Expect 2-3 years of consistent training for real results.

If you want to be big and strong: The original 5/3/1 with the big but boring assistance workout is excellent :thumb:

I've used the 5/3/1 above for about two years, my lifts as of this week - Bench press 142.5kg, Squat 200kg, Deadlift 215kg

Join us on here: http://www.detailingworld.co.uk/forum/showthread.php?t=238868&page=340

:thumb:


----------



## Guitarjon (Jul 13, 2012)

I'd also say its worth checking out the 5x5 strong lifts programme. There is a thread on here about it. I was a little skeptical at first as you essentially do 3 different lifts each session and only 3 times a week. 5 lifts all together. 

So on workout A 
Squats 5x5 plus what ever warm ups
Bench press 5x5 and warm ups
Barbell rows 5x5 and warm ups

Workout B 
Squats 5x5 plus warm up
Overhead press 5x5 plus warm ups
Deadlifts 1x5 plus warm ups. 

Then you alternate workout a and b. 

Have a quick google bash and sign up to the daily emails. The programme is sent to your email and goes more indepth than I have as to what you need to do and when etc. it pretty much covers everything but any questions then head over to the 5x5 thread on here. 
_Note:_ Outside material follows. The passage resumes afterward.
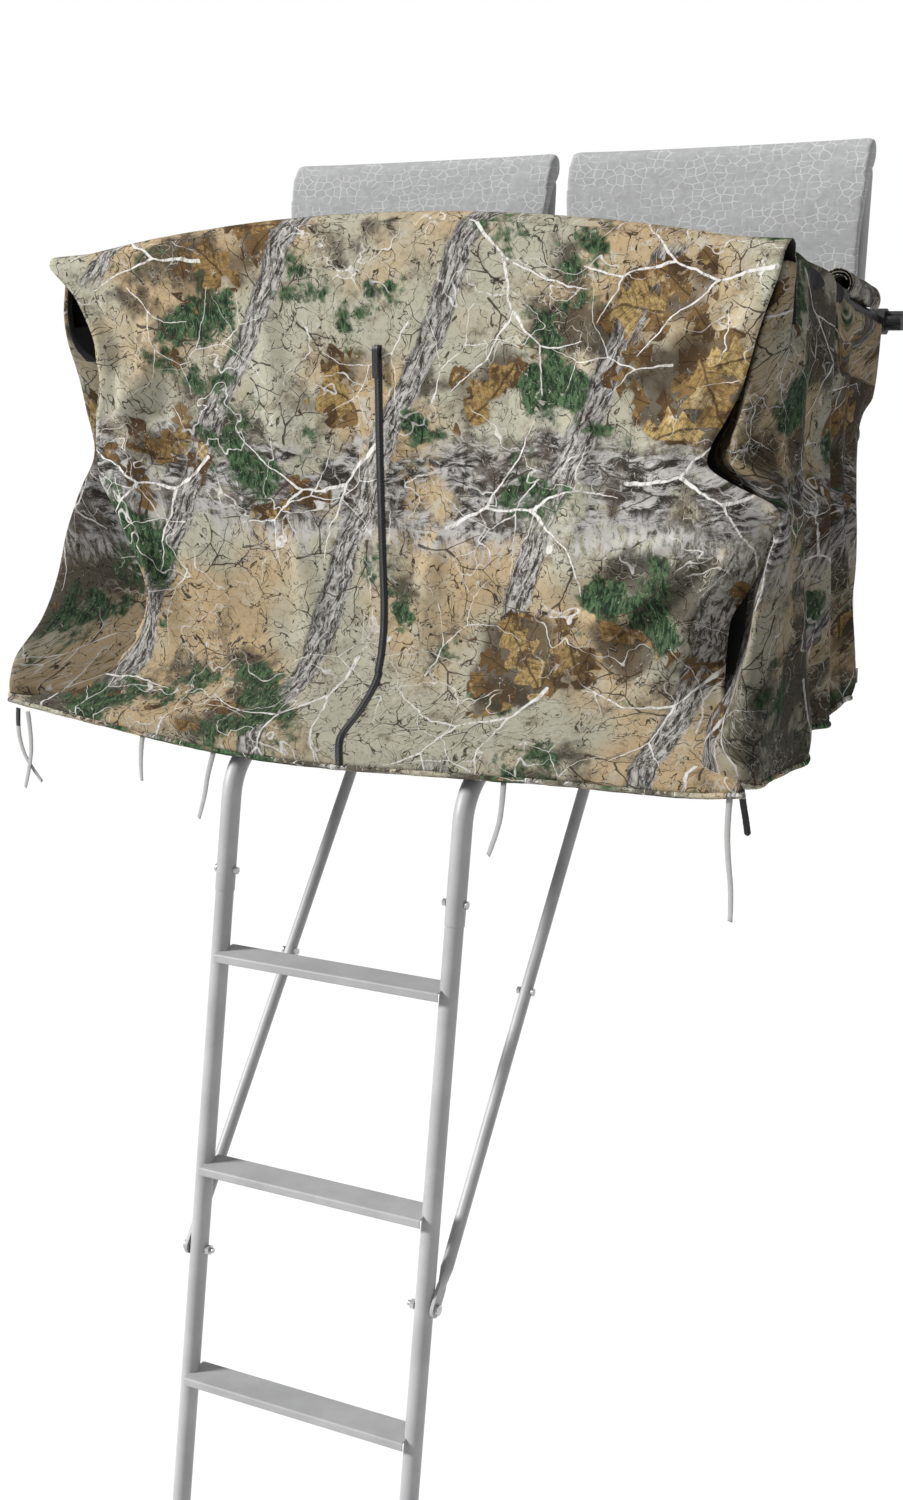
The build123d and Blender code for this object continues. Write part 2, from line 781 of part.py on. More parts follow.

One thing that puts most off, and me initially, is how easy it starts but trust me. It gets hard fairly soon. Essentially you put the weight up every time you manage to do 5x5 on each exercise until it starts getting too hard then it gets slightly more complex but nothing too hard. I've seen some great gains so far in terms of strength and size. Although I'm the opposite of you. I already have a large frame. 
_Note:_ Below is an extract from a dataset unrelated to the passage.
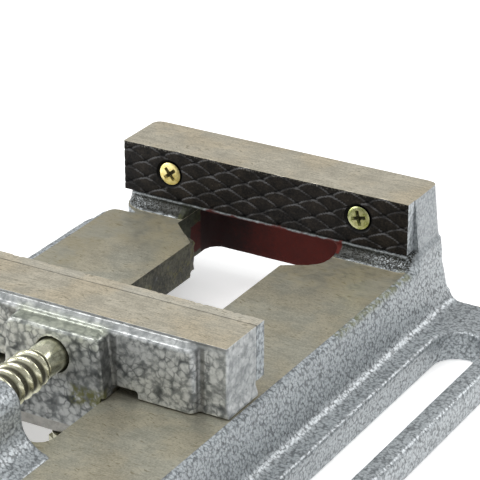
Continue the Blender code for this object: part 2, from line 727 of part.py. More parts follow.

The only adaptation I currently do is I have a short aerobic warm up to loosen the leg muscles (usually the rower or bike for 5 mins) not to get out of breath , just got moving a bit as I found my legs were getting a little tight on the squats.

The hardest bit of any sort of fitness program is diet. To build muscle you need to take in more calories than you need to just function a day. This is hard as if you eat more calories rough eating crap you'll look crap. Some people will argue this but eat properly and look better. There is more to looking better than muscles - good skin, hair etc.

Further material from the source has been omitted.